The Financial Reality of Creative Independence
Let’s talk about the business side of this, because sentimentality doesn't pay the bills. When an artist gives in to a label's demand to change their core identity, they usually sign away their long-term career stability for a short-term shot at fame.
Mainstream pop stardom is notoriously fickle. Trends shift in months. If you build your entire career on a manufactured persona dictated by a corporate board, you're easily replaceable when the next trend comes along.
On the flip side, building a career on genuine conviction builds an fiercely loyal fanbase. The listeners who found solace in Daigle’s music during their darkest moments aren't going to abandon her because she doesn't have a song trending on a specific social media app this week. That loyalty translates into sustained album sales, packed arena tours, and a long-lasting career that outlives any corporate executive's tenure.

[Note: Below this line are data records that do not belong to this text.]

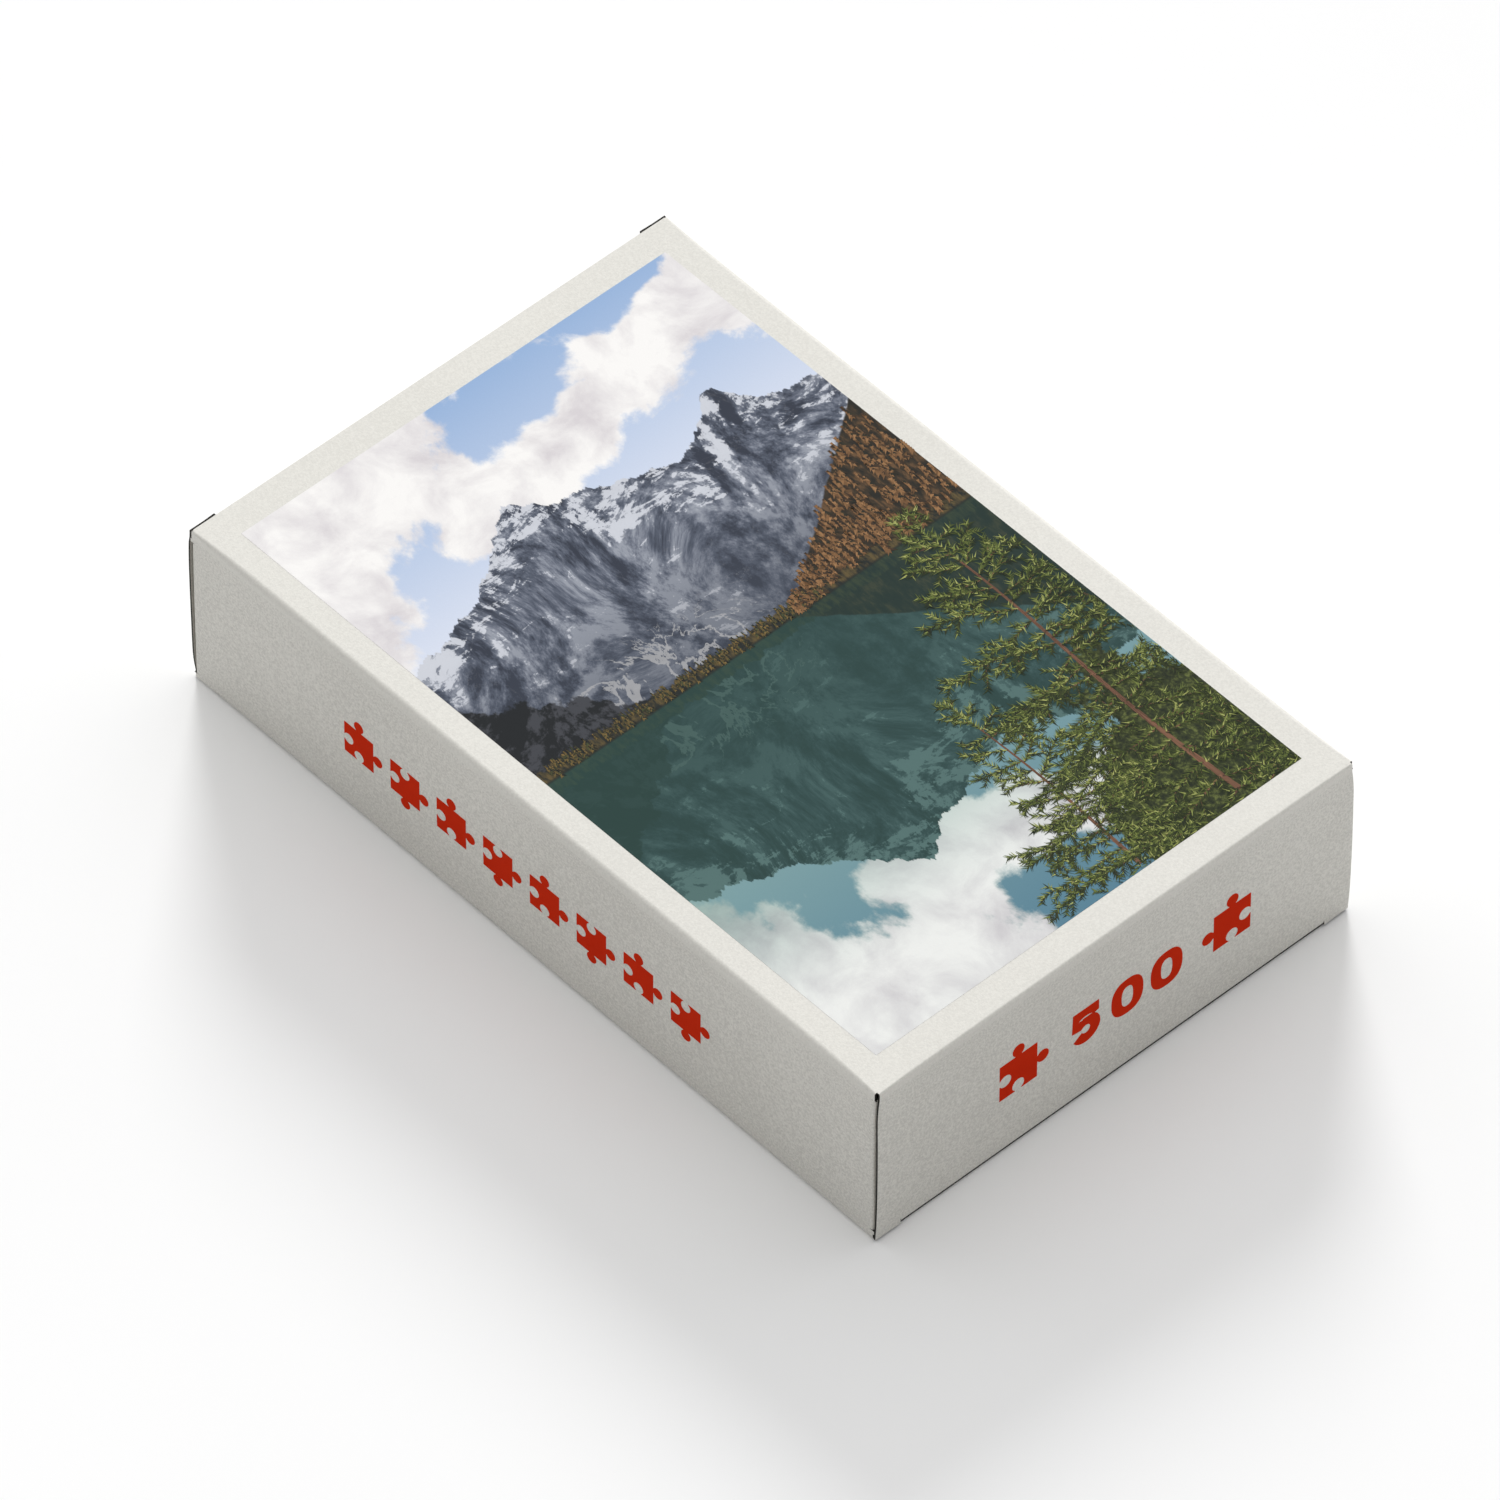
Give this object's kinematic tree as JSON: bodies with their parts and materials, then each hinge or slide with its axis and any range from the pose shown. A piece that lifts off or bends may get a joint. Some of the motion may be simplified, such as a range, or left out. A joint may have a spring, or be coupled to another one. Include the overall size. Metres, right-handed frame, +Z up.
{
  "type": "boxed jigsaw puzzle",
  "caption": "Flat reverse-tuck carton with a landscape print on its lid panel, tuck closures at both ends, and a sealed bag of loose jigsaw pieces inside.",
  "frame": {"origin": "middle of the box's bottom face", "axes": "+X along the box towards the end whose closure hinges on the lid panel, +Y across the box, +Z up; the print's top is towards -X"},
  "size_m": [0.22, 0.14, 0.048],
  "materials": {
    "boxboard": "uncoated matte",
    "cover_print": "matte printed",
    "red_ink": "matte printed",
    "puzzle_board": "pressed greyboard with a printed face",
    "bag_film": "clear film"
  },
  "bodies": {
    "carton": {"cover_panel": "boxboard", "base_panel": "boxboard", "left_side_panel": "boxboard", "right_side_panel": "boxboard", "glue_flap": "boxboard"},
    "front_closure": {"front_closure_panel": "boxboard"},
    "front_tuck": {"front_tuck_flap": "boxboard"},
    "front_left_dust": {"front_left_dust_flap": "boxboard"},
    "front_right_dust": {"front_right_dust_flap": "boxboard"},
    "back_closure": {"back_closure_panel": "boxboard"},
    "back_tuck": {"back_tuck_flap": "boxboard"},
    "back_left_dust": {"back_left_dust_flap": "boxboard"},
    "back_right_dust": {"back_right_dust_flap": "boxboard"},
    "bag": {"piece_bag": "bag_film", "corner_pieces": "puzzle_board", "edge_pieces": "puzzle_board", "one_tab_pieces": "puzzle_board", "two_tab_pieces": "puzzle_board", "three_tab_pieces": "puzzle_board", "four_tab_pieces": "puzzle_board", "no_tab_pieces": "puzzle_board"}
  },
  "joints": [
    {"name": "front_closure_hinge", "type": "hinge", "parent": "carton", "child": "front_closure", "pos_m": [0.10957, 0, 0.04757], "axis": [0, -1, 0], "range_deg": [0, 135]},
    {"name": "front_tuck_hinge", "type": "hinge", "parent": "front_closure", "child": "front_tuck", "pos_m": [0.1097, 0, 0.0011], "axis": [0, -1, 0], "range_deg": [0, 40.5]},
    {"name": "front_left_dust_hinge", "type": "hinge", "parent": "carton", "child": "front_left_dust", "pos_m": [0.10885, -0.06975, 0.024], "axis": [0, 0, -1], "range_deg": [0, 67.5]},
    {"name": "front_right_dust_hinge", "type": "hinge", "parent": "carton", "child": "front_right_dust", "pos_m": [0.10885, 0.06975, 0.024], "axis": [0, 0, 1], "range_deg": [0, 67.5]},
    {"name": "back_closure_hinge", "type": "hinge", "parent": "carton", "child": "back_closure", "pos_m": [-0.10957, 0, 0.00043], "axis": [0, -1, 0], "range_deg": [0, 90]},
    {"name": "back_tuck_hinge", "type": "hinge", "parent": "back_closure", "child": "back_tuck", "pos_m": [-0.1097, 0, 0.0469], "axis": [0, -1, 0], "range_deg": [0, 27]},
    {"name": "back_left_dust_hinge", "type": "hinge", "parent": "carton", "child": "back_left_dust", "pos_m": [-0.10885, -0.06975, 0.024], "axis": [0, 0, 1], "range_deg": [0, 45]},
    {"name": "back_right_dust_hinge", "type": "hinge", "parent": "carton", "child": "back_right_dust", "pos_m": [-0.10885, 0.06975, 0.024], "axis": [0, 0, -1], "range_deg": [0, 45]},
    {"name": "bag_slide", "type": "slide", "parent": "carton", "child": "bag", "axis": [1, 0, 0], "range_m": [-0.004, 0.004]}
  ],
  "couplings": [
    {"joint": "front_tuck_hinge", "follows": "front_closure_hinge", "ratio": 0.3},
    {"joint": "front_left_dust_hinge", "follows": "front_closure_hinge", "ratio": 0.5},
    {"joint": "front_right_dust_hinge", "follows": "front_closure_hinge", "ratio": 0.5},
    {"joint": "back_tuck_hinge", "follows": "back_closure_hinge", "ratio": 0.3},
    {"joint": "back_left_dust_hinge", "follows": "back_closure_hinge", "ratio": 0.5},
    {"joint": "back_right_dust_hinge", "follows": "back_closure_hinge", "ratio": 0.5}
  ]
}
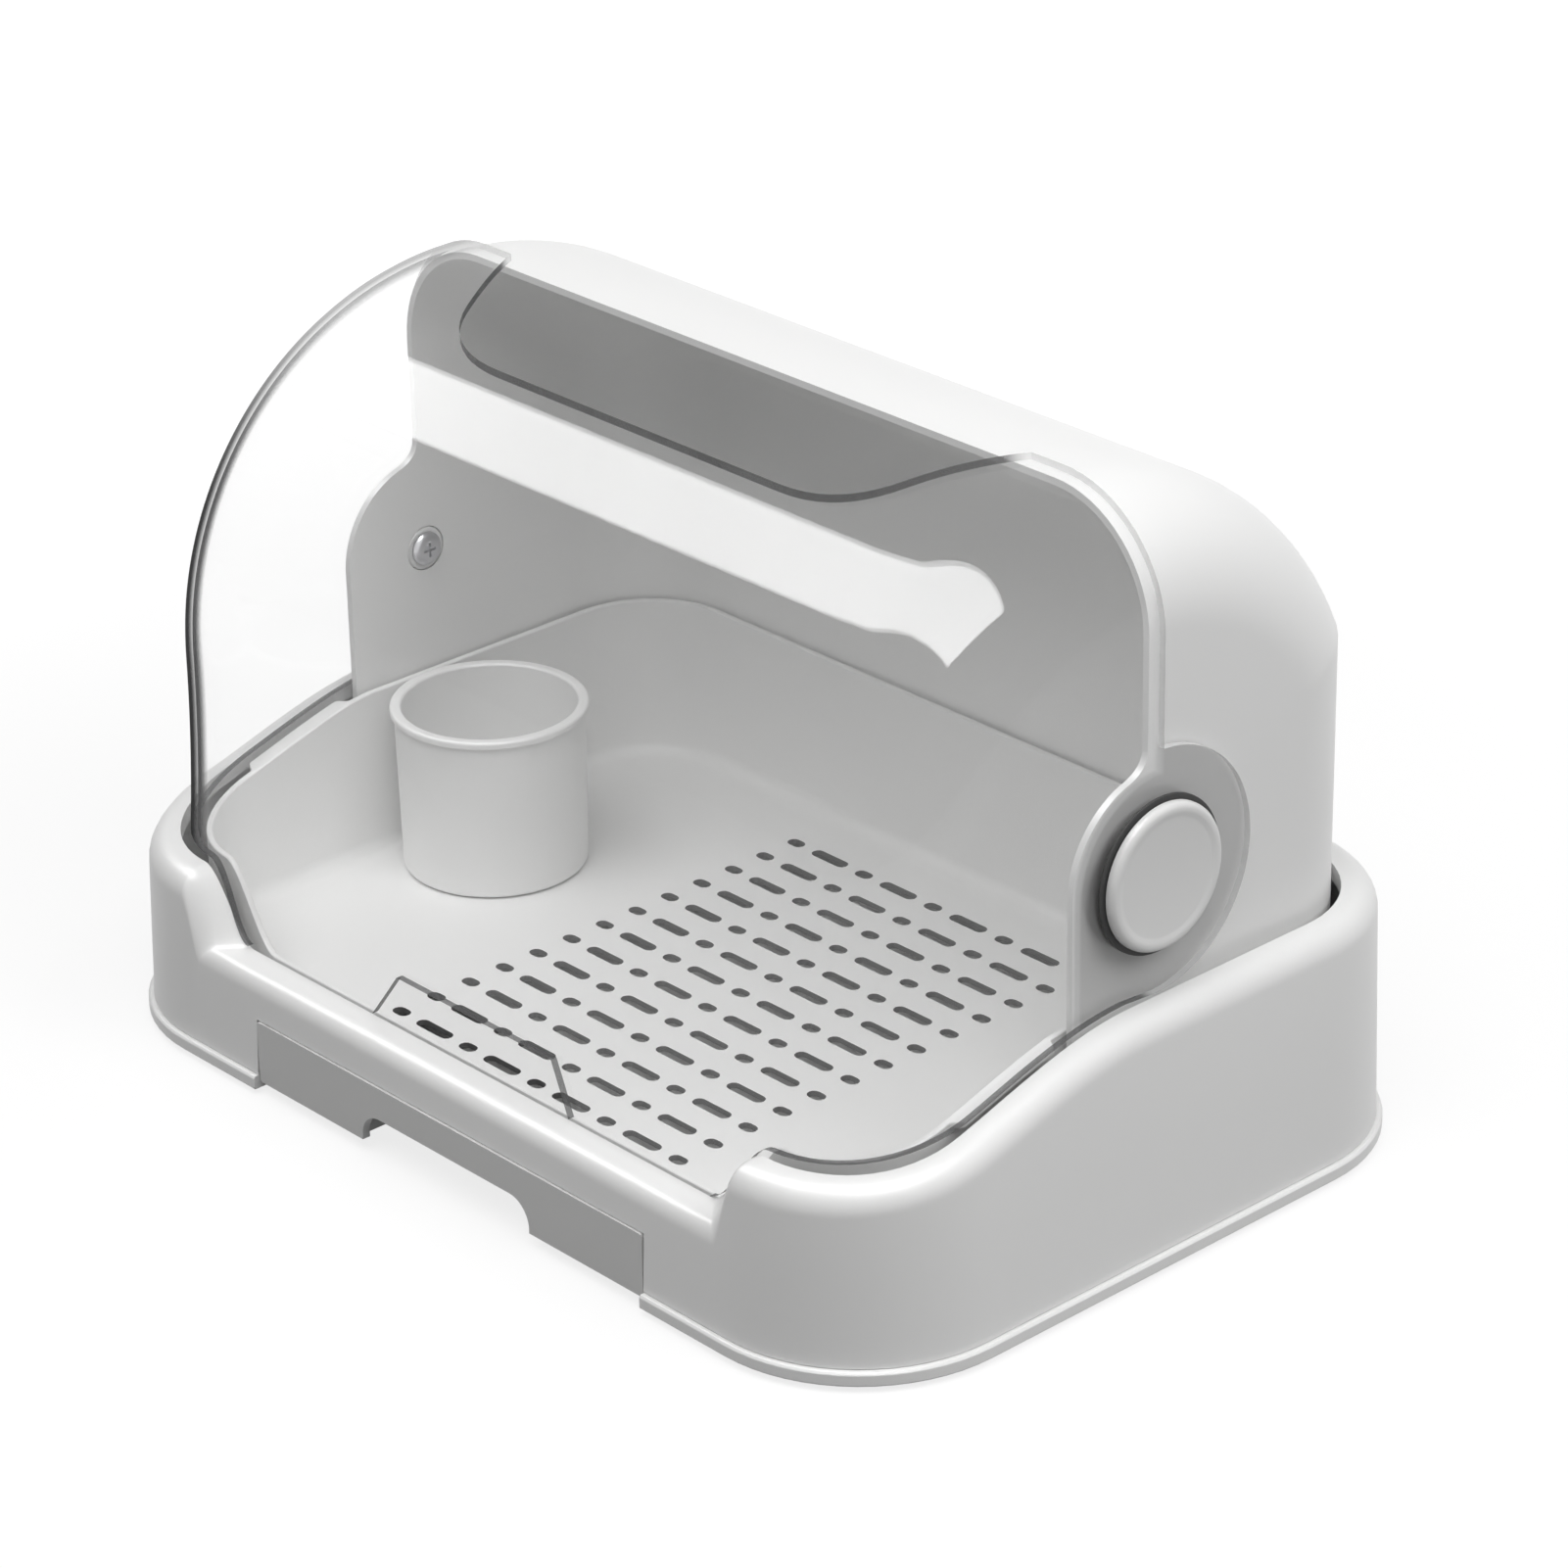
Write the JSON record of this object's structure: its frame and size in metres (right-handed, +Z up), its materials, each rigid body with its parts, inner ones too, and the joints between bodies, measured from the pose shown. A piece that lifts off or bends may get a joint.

Stop Letting Corporate Gatekeepers Define Your Value
If you're a creator, musician, or writer facing pressure to dilute your convictions for a wider audience, you need to realize that the people giving you that advice are often operating out of fear, not insight. They understand metrics, but they don't understand the human soul.
Compromising your core identity to please a market demographic is a losing strategy. You end up creating bland, soulless content that satisfies no one.
Take a page out of Lauren Daigle’s playbook. When someone asks you to change who you are to fit their distribution model, recognize the question for what it is: a sign of their own limitation, not yours. Your distinctiveness is your actual leverage. Own your perspective, double down on your craft, and force the market to meet you on your own terms.